Victime en 2019 d'une agression sexuelle à la maison d'arrêt de Rouen (Seine-Maritime) commise par un de ses collègues, une surveillante pénitentiaire veut briser le silence.
Nous allons l'appeler Laurie. Un autre prénom que le sien car elle veut garder une part d'anonymat. Laurie a 29 ans. Elle a été surveillante de prison à la maison d’arrêt de Rouen pendant 4 ans. Le 19 avril 2019, elle a subi une agression sexuelle pendant son service.

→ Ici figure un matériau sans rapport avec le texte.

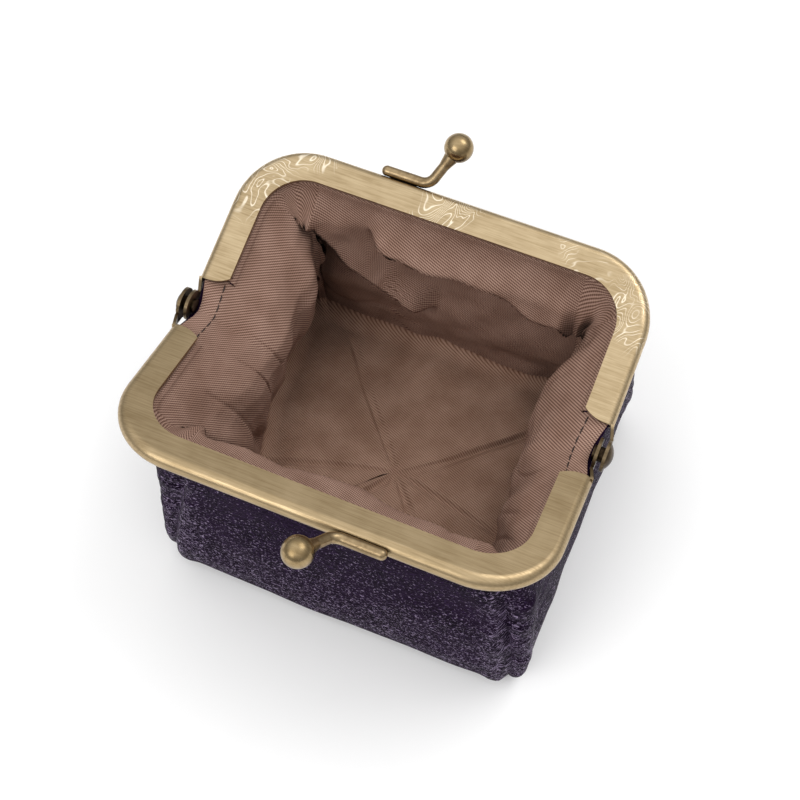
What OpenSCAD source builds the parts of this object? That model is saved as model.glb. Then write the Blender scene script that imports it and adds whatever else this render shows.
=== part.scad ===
/* [Frame halves] */
// Width of the frame across its two arms
frame_w = 97.6; // [88:0.2:108]
// Distance from the hinge axis to the outer edge of the bar
frame_reach = 43; // [39:0.2:48]
// Width of the flat face that meets the other half
face_w = 7; // [6.5:0.1:8]
// Outer corner radius of the frame in plan
corner_r = 16.5; // [15:0.5:18]
// Inner corner radius of the flat face in plan
inner_corner_r = 10; // [8:0.5:11.5]
// Thickness of the brass sheet
sheet_t = 0.7; // [0.5:0.05:0.8]
// Overall thickness of one frame half
rim_h = 3.1; // [3.1:0.1:3.8]
// Radius of the rounded edge between face and rim
edge_r = 2; // [1.6:0.1:2.2]
// Radius of the lower edge of the rim
lower_r = 0.95; // [0.9:0.05:1.1]
// Width of the back flange that holds the leather
flange_w = 6; // [5:0.1:6.5]
// Radius of the rounded end of each face, near the hinge
face_end_r = 8; // [7:0.5:9]
// Distance from the hinge axis to the end of the rim
arm_end = 6.7; // [6:0.1:8]
// Tilt of each open half above level, in degrees
open_tilt = 17; // [12:1:20]
// Gap between the two faces when the frame is closed
face_gap = 0.3; // [0.2:0.05:0.6]

/* [Hinge] */
// Diameter of the round hinge ears
ear_d = 7; // [6:0.1:8]
// Distance between the two ears of a hinge, centre to centre
ear_pitch = 1.8; // [1.6:0.1:2.2]
// Height of the strap between rim and ear
strap_h = 2.4; // [2:0.1:2.6]
// Diameter of the rivet shank
rivet_d = 2; // [1.6:0.1:2.4]
// Radial clearance of the rivet in the ears
rivet_clear = 0.05; // [0.02:0.01:0.08]
// Diameter of the domed rivet head on the outside
head_d = 5.8; // [5:0.1:6.4]
// Height of the domed rivet head
head_h = 1.2; // [1:0.1:1.5]
// Diameter of the hammered rivet tail on the inside
tail_d = 3.2; // [2.8:0.1:3.6]
// Height of the hammered rivet tail
tail_h = 0.6; // [0.4:0.05:0.8]
// Diameter of the rivet shoulder that keeps the two ears apart
shoulder_d = 3.4; // [2.8:0.1:4.4]
// Play between neighbouring parts along the rivet
side_play = 0.05; // [0.03:0.01:0.1]

/* [Clasp] */
// Diameter of the clasp rod
rod_d = 2.4; // [2:0.1:2.8]
// Length of the rod that lies along the bar, up to the bend
rod_len = 8.1; // [7:0.1:11]
// Inside radius of the bend in the rod
bend_r = 1.8; // [1.4:0.1:2.4]
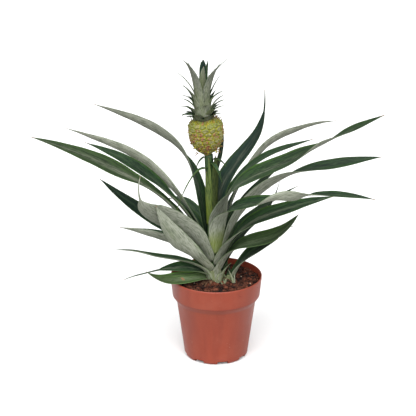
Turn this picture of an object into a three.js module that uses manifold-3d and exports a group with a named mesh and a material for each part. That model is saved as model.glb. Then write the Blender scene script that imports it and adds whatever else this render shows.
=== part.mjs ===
// A young pineapple plant in a 12 cm nursery pot: a clump of strap leaves, and one fruit with its crown
// on a stalk. Millimetres, +Z up. The origin is the middle of the pot's flat underside.
import * as THREE from "three";
import { mergeVertices } from "three/addons/utils/BufferGeometryUtils.js";
import Module from "manifold-3d";

const wasm = await Module();
wasm.setup();

const DEG = Math.PI / 180;
const GAP = 0.3;

// ---------------------------------------------------------------- driving dimensions

const POT = {
  height: 112,
  rimRadius: 60,
  bandFoot: 84.8,
  bandFootRadius: 57.4,
  stepHeight: 77,
  stepRadius: 52,
  wallTopRadius: 51.7,
  footRadius: 42,
  cornerRadius: 4,
  wall: 1.3,
  floor: 2,
  sides: 40,
};
const DRAIN = { count: 8, width: 11, height: 3.4, inner: 33, firstAngle: 237 };
// Radial steps that the floor's corner and the filled inside keep from the outline.
const FLOOR_INSET = 1.6;
const SOIL = { level: 104, crumb: 0.8, sink: 0.4, ringStep: 7, calm: 16 };

// The plant leans a little to one side of the pot. Heights on it are counted from the soil.
const PLANT = { offset: -1.7, lean: -2.7 };
const STEM = { root: -14, footRadius: 8.6, stalkRadius: 5.6, neck: 66, neckSpread: 7, top: 175, sides: 16 };
const PUP = { x: 17.3, root: -5, radius: 4.6, height: 9, sides: 10 };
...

Le 9 juillet 2022, pour briser le silence, l'omerta qui entoure cette affaire, elle a accepté de raconter ce qui lui est arrivé à notre journaliste Maxime Fourrier :
"À la porte d'entrée, mon collègue, que je n'avais pas vu sur le coup, a posé ses mains sur mes hanches, les a remonté jusqu'à ma poitrine et a exercer une pression sur celles-ci."
- Quelle a été votre réaction au moment de l'agression?

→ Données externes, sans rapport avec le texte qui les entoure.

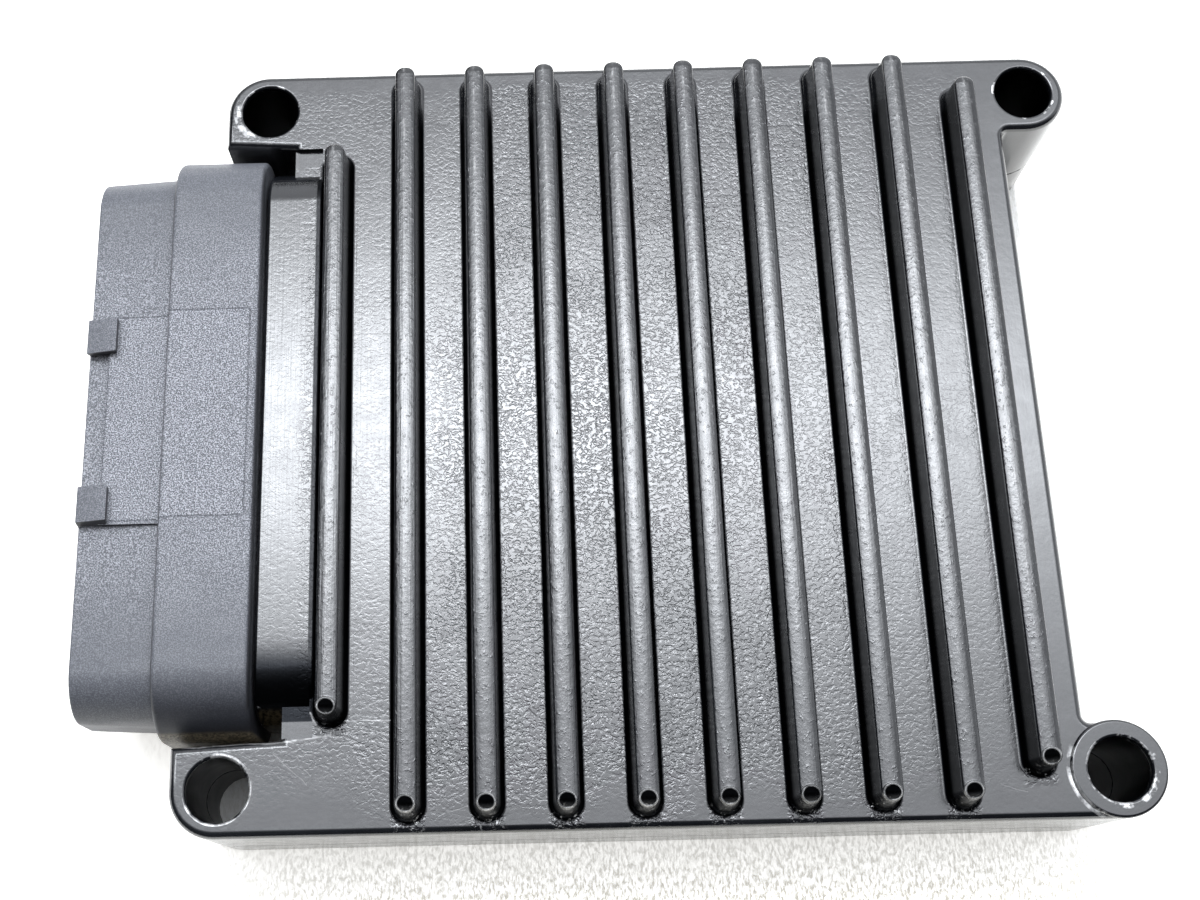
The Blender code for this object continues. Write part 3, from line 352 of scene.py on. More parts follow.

"J'ai honte… Tout de suite… Pourquoi ? Je ne saurai pas vous dire. J'ai honte que ça m'arrive. Je me suis dit mais qu'est-ce que j'ai fait ? Qu'est-ce que j'ai… C'était mon collègue en fait. C'était pas un détenu : je ne m'attendais pas à ça !"
"Je décidé de déposer plainte. Et quand je dépose plainte j'ai l'impression de partir dans un long périple. La policière me convoque sur mon lieu de travail et me dis "voilà, étant donné qu'il est surveillant on va pas le placer en garde à vue" et ce malgré la demande du procureur… Et ça aussi je le vis comme une humiliation…"
"Je pense à mes collègues surveillantes. C'est pour elles que je veux parler. Il faut arrêter de se taire, il faut arrêter de cacher ces pervers, il faut les dénoncer."
Laurie, surveillante pénitentiaire agressée sexuellement par un collègue
Elle se retrouve obligée de travailler avec son agresseur
Après ces faits d'agression sexuelle, pendant des semaines, Laurie continue de travailler dans les coursives de Bonne-Nouvelle, le nom de la prison rouennaise. Elle se retrouve isolée, toujours aux côtés de son agresseur.
"J'avais pas l'impression d'être soutenue. J'allais travailler parce qu'il fallait y aller. J'étais amenée à travailler avec mon agresseur. On m'a planifiée avec cette personne. On m'a mis encore à travailler avec lui : une deuxième fois, une troisième fois… Donc, je ne venais pas. Ma réponse c'était soit je ne viens pas, en absence irrégulière, soit je me mets en arrêt."
"Le mirador c'est un poste de travail où les surveillants sont armés. On ne sait pas ce qui peut se passer…"
Parler pour ses collègues surveillantes
Au début de l'été 2022, la justice a tranché en faveur de Laurie. Son agresseur (et ancien collègue) a été condamné à 8 mois de prison avec sursis.
"J'ai repris mon statut de victime. Je me suis battue pour avoir ce statut. [Pour mon collègue] j'étais une menteuse, une fille à problèmes, une balance… Non, la vérité c'est qu'il est coupable ! lI est auteur d'agression sexuelle, voilà, il est à sa place, c'est tout."
"Je pense que c'est arrivé à d'autres personnes. Je pense à mes collègues surveillantes qui vont se dire "on va rien dire parce que on a pas de preuve." C'est pour elles que je veux parler, pour qu'elles puissent voir que la vérité, c'est ça la preuve en fait, finalement.
Il faut arrêter de se taire, il faut arrêter de cacher ces pervers, il faut les dénoncer."
Depuis cette affaire Laurie a été contrainte de quitter la Normandie pour exercer son métier dans une autre région.
L'administration pénitentiaire, sollicitée par la rédaction de France 3 Normandie, n’a pas souhaité répondre aux questions de l'équipe de tournage de notre journaliste Maxime Fourrier.